After writing out the Python I saw a simple optimization: rather than iterating through all n-digit primes for each d to find the maximum number of digit occurrences, we can just scan once and maintain a single 10-vector of running maximum digit_counts. I don’t think this insight is enough to drop the “brute force” designation, though.

use primal::{self, Sieve};

fn digit_counts(mut p: usize) -> [usize; 10] {
    let mut counts = [0; 10];
    while p > 0 {
        let d = p % 10;
        counts[d] += 1;
        p /= 10;
    }
    return counts;
}

fn sigma(sieve: &Sieve, n: u32) -> usize {
    let mut max_digit_counts = [0; 10];
    let mut ss = [0; 10];

    let min_p = usize::pow(10, n - 1);
    for p in sieve.primes_from(min_p).take_while(|x| *x < 10 * min_p) {
        let counts = digit_counts(p);
        for d in 0..10 {
            if counts[d] > max_digit_counts[d] {
                // We have a new max repeat digit count; reset count and sum
                max_digit_counts[d] = counts[d];
                ss[d] = p;
            } else if counts[d] == max_digit_counts[d] {
                ss[d] += p;
            }
        }
    }
    return ss.iter().sum();
}

fn main() {
    let n = 10;

    let sieve = Sieve::new(usize::pow(10, n));
    println!("{}", sigma(&sieve, n));
}

Nothing interesting here, just brushing up on Rust semantics.
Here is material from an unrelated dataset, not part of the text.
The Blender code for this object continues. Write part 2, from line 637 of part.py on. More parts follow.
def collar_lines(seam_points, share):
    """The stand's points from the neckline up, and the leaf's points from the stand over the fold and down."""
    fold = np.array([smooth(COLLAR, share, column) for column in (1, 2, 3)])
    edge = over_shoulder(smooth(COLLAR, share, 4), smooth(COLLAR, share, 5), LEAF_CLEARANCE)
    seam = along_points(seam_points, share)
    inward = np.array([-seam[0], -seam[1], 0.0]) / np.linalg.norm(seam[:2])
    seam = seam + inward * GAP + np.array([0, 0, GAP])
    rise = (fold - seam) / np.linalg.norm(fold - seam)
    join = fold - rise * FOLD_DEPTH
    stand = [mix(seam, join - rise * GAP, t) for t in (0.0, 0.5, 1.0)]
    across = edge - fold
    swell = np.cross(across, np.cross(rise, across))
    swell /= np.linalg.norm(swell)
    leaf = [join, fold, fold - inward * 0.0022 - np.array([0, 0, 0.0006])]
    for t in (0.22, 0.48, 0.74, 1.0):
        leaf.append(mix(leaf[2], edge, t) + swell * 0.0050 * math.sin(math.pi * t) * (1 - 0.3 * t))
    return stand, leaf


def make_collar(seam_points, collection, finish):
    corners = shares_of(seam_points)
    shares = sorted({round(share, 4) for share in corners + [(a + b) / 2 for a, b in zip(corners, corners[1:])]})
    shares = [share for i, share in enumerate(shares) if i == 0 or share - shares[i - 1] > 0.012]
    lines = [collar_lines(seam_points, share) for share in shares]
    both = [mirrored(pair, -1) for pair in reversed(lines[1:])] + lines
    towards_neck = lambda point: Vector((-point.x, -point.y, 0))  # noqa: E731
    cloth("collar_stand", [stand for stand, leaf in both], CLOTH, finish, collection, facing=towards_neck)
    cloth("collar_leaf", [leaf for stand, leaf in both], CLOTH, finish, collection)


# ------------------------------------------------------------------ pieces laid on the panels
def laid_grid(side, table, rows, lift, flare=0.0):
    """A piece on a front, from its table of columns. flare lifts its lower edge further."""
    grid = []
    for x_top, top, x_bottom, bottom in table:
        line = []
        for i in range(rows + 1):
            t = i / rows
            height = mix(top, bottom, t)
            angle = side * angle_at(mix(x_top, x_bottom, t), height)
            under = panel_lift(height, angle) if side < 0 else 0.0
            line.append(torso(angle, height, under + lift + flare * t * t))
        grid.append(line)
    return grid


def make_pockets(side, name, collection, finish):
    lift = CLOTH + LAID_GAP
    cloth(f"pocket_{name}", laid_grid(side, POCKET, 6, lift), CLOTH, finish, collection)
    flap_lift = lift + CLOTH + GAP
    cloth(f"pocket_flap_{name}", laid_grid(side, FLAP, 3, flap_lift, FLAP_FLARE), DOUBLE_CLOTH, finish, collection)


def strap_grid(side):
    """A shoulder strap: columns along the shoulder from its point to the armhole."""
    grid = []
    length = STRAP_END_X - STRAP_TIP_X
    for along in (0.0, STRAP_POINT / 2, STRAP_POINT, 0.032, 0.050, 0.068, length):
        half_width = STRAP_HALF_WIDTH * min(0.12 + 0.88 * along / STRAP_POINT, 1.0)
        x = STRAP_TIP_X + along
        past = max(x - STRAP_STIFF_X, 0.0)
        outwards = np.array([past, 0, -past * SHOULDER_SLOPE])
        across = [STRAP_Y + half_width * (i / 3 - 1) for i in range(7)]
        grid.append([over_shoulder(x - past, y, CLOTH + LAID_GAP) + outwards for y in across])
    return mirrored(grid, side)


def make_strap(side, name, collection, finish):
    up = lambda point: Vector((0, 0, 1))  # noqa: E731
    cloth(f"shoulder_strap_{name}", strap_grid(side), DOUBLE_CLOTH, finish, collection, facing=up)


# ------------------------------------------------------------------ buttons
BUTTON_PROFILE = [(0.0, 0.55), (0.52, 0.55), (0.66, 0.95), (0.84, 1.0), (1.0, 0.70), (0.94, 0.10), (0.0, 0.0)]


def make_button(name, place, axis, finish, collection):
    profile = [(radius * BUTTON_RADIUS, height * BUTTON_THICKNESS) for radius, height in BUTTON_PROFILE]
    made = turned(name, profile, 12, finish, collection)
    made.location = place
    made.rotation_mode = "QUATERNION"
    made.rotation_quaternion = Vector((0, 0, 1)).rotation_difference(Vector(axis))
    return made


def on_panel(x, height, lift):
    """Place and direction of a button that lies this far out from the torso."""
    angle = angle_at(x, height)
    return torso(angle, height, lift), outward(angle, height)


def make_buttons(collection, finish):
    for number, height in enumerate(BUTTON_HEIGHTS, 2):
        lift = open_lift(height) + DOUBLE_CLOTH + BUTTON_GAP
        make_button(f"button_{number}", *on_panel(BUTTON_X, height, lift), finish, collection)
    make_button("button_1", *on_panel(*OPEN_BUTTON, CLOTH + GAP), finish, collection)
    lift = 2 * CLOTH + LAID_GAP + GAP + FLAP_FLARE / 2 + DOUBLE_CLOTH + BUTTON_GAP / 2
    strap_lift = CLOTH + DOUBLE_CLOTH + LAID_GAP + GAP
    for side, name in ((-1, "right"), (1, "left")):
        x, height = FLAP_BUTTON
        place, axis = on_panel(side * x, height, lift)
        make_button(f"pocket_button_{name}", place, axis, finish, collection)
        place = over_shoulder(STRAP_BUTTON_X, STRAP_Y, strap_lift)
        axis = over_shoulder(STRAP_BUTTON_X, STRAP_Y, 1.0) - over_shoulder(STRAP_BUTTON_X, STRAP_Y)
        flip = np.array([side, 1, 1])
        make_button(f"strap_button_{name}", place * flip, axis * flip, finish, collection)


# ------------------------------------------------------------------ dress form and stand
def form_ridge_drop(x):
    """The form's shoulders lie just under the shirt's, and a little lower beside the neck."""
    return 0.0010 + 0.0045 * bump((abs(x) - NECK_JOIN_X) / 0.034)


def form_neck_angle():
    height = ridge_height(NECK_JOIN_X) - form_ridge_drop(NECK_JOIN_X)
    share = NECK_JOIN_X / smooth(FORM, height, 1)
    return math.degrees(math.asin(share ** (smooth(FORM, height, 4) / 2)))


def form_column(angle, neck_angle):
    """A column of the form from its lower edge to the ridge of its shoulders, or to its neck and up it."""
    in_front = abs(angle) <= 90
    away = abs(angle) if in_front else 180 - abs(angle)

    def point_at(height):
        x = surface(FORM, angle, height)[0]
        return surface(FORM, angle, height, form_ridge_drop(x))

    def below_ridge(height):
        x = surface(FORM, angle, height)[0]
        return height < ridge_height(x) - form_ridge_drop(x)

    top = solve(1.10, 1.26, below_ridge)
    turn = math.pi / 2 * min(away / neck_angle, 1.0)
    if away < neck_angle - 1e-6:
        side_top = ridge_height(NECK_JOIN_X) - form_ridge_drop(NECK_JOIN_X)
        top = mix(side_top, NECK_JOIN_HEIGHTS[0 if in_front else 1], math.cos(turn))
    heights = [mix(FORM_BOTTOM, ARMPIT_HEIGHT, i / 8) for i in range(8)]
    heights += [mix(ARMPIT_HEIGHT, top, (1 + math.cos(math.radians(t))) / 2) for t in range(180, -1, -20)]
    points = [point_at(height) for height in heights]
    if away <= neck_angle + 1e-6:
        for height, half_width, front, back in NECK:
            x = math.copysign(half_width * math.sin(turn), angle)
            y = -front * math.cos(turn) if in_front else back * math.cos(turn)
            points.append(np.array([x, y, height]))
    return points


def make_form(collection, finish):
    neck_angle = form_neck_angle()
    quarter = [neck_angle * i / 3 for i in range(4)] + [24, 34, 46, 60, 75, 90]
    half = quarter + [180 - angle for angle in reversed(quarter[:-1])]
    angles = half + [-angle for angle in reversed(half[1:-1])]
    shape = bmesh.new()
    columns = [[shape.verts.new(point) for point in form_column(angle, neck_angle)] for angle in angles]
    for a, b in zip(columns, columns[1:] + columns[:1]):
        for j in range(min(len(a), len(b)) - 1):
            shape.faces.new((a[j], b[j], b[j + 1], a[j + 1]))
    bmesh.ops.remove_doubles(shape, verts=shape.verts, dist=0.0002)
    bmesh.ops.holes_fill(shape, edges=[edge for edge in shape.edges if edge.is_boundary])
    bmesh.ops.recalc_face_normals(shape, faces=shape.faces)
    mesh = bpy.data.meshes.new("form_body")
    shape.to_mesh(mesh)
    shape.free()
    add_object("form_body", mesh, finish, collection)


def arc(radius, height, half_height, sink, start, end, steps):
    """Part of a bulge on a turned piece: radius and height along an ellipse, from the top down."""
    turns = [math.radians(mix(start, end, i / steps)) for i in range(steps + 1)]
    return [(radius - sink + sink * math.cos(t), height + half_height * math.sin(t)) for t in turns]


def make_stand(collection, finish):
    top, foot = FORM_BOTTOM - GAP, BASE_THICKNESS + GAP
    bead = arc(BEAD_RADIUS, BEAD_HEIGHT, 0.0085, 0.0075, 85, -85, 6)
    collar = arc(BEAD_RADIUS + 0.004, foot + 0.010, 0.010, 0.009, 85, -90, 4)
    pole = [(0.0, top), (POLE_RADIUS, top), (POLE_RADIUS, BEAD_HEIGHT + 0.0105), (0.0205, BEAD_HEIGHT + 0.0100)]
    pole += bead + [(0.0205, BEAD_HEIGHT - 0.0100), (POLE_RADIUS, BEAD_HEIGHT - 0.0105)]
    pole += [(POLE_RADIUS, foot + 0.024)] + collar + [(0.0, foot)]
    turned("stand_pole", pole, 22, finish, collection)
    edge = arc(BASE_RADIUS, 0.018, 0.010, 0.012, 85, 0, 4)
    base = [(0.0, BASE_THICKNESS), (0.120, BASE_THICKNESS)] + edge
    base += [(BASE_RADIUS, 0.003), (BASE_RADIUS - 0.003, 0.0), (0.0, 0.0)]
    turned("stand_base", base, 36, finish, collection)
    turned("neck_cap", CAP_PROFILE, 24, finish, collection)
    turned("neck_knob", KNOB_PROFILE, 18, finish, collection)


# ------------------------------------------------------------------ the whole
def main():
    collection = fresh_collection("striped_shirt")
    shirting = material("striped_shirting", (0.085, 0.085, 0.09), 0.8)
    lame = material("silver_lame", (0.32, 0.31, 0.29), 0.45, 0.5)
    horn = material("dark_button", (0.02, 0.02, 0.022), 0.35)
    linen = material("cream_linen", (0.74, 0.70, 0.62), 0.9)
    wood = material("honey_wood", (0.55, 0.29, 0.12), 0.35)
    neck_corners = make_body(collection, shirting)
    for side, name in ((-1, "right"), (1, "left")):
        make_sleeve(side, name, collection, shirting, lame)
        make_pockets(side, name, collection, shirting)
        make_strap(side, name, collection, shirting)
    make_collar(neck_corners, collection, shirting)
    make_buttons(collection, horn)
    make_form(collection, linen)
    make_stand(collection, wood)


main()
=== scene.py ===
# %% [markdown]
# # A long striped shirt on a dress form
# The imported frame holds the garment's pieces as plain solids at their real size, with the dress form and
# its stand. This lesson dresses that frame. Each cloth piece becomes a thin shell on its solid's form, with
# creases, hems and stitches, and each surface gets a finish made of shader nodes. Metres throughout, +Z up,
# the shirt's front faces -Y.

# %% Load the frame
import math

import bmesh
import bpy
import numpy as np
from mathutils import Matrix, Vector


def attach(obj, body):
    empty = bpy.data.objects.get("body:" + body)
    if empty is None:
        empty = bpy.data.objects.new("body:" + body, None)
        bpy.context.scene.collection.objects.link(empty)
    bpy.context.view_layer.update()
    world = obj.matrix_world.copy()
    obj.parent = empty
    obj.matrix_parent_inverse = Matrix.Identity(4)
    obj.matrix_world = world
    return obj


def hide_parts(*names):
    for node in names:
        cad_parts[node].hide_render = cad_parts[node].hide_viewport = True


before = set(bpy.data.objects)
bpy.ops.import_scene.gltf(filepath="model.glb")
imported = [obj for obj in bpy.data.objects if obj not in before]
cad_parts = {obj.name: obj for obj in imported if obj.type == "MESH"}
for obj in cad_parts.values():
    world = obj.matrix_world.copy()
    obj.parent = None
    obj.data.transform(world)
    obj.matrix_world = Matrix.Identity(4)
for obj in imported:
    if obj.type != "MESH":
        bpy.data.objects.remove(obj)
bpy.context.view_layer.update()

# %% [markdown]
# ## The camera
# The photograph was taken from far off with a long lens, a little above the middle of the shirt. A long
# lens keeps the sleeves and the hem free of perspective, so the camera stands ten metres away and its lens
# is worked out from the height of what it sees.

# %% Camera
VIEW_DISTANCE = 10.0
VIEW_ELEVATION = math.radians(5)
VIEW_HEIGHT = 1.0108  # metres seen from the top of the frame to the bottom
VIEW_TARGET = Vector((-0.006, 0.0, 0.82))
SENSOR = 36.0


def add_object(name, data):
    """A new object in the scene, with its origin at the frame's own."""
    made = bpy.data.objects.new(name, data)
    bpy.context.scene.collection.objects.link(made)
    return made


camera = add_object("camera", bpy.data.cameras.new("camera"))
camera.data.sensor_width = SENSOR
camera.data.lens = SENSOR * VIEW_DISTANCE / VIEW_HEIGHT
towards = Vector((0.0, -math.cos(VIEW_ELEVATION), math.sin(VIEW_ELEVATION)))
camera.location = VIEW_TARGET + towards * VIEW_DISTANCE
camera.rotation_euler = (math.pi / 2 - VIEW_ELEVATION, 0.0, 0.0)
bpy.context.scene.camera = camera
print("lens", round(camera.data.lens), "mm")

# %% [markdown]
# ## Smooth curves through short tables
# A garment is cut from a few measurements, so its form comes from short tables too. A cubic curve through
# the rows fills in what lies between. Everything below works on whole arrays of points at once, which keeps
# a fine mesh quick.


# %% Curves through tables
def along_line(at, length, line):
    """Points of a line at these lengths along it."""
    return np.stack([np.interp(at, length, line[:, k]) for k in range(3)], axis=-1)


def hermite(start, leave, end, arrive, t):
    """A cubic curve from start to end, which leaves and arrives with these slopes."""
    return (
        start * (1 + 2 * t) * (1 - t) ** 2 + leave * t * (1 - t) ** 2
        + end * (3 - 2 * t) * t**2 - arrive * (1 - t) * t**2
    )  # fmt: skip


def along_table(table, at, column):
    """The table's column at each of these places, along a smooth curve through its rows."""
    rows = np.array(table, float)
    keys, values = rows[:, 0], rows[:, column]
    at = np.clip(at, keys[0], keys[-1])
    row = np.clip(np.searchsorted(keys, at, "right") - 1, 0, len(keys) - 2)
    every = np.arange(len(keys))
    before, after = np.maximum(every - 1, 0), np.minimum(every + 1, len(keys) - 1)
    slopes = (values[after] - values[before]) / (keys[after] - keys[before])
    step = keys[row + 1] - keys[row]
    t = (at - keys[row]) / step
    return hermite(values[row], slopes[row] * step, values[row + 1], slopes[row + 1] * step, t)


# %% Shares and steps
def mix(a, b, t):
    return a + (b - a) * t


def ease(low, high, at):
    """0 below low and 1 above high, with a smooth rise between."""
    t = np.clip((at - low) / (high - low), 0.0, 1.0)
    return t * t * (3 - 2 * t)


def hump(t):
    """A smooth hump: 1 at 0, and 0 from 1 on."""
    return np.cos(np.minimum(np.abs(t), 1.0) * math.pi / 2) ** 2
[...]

This runs in about 2 and a half minutes on my machine — we got the speedup we wanted! However, 1-5 minutes is the uncanny valley of Euler solution runtimes: you’re definitely missing something big if it’s taking this long. Okay, let’s try to find that big thing, and stick with Rust for fun.

Earnest attempt + Rust

What’s killing us is obviously iterating over $\pi(10^{10}) - \pi(10^9) \approx 10^{10} / \log 10^{10} \approx 400\text{M}$ primes. That’s a lot of primes — so many, in fact, that I wager we are highly likely to find an n-digit prime with n-1 or n-2 occurrences of any digit. Furthermore, in general there aren’t that many n-digit numbers mostly containing a single digit d. Rather than taking primes and checking if they have a lot of ds, can we generate numbers with a lot of ds and check if they’re prime?

use itertools::Itertools;
use primal::is_prime;

// Get `n`-digit number with `free_digits` at given indices and `d`s elsewhere
// Ex: build_number(4, 1, [5, 6], [0, 2]) => 5161
fn build_number(
    n: usize,
    d: usize,
    free_digits: &Vec<usize>,
    free_digit_indices: &Vec<usize>,
) -> Option<usize> {
    let mut digits = vec![d; n];
    for i in 0..free_digits.len() {
        digits[free_digit_indices[i]] = free_digits[i];
    }
    if digits[0] == 0 {
        // Not an n-digit number
        None
    } else {
        let number = digits.iter().fold(0, |n, d| n * 10 + d);
        Some(number)
    }
}

// Get all `n`-digit integers with `k` occurrences of digit `d`.
fn n_digit_numbers_with_k_ds(n: usize, k: usize, d: usize) -> Vec<usize> {
    let n_free_digits = n - k;
    let non_d_digits = (0..10).filter(|x| *x != d);
    // Get all `n_free_digits`-tuples of non-`d` digits
    let free_digits_choices = vec![non_d_digits; n_free_digits]
        .into_iter()
        .multi_cartesian_product();
    // Order matters in free digits (e.g. we have both [1, 2] and [2, 1]), so order-independent
    // combinations of indices suffice to construct all integers
    let free_digit_indices_choices = (0..n).combinations(n_free_digits);

    let mut numbers = Vec::new();
    for free_digits in free_digits_choices {
        for free_digit_indices in free_digit_indices_choices.clone() {
            match build_number(n, d, &free_digits, &free_digit_indices) {
                Some(n) => numbers.push(n),
                None => (),
            }
        }
    }
    numbers
}

fn s(n: usize, d: usize) -> usize {
    // Consider first `n`-digit primes with `n` `d`s, then `n-1` `d`s, etc. We can stop as soon as
    // we find a nonempty set.
    for k in (0..n + 1).rev() {
        let mut n_digit_primes_with_k_ds = n_digit_numbers_with_k_ds(n, k, d)
            .into_iter()
            .filter(|p| is_prime(*p as u64))
            .peekable();
        if n_digit_primes_with_k_ds.peek().is_some() {
            return n_digit_primes_with_k_ds.sum::<usize>();
        }
    }
    panic!();
}

fn main() {
    let n = 10;
    println!("{}", (0..10).map(|d| s(n, d)).sum::<usize>());
}

This runs in a fraction of a second.

This last implementation ended up being a fairer fight against the compiler than I care to admit, with iterators and the borrow checker knocking me back at every turn. It’s very hard to imagine a case for Rust being in your top 3 tools for Project Euler. But it’s fun!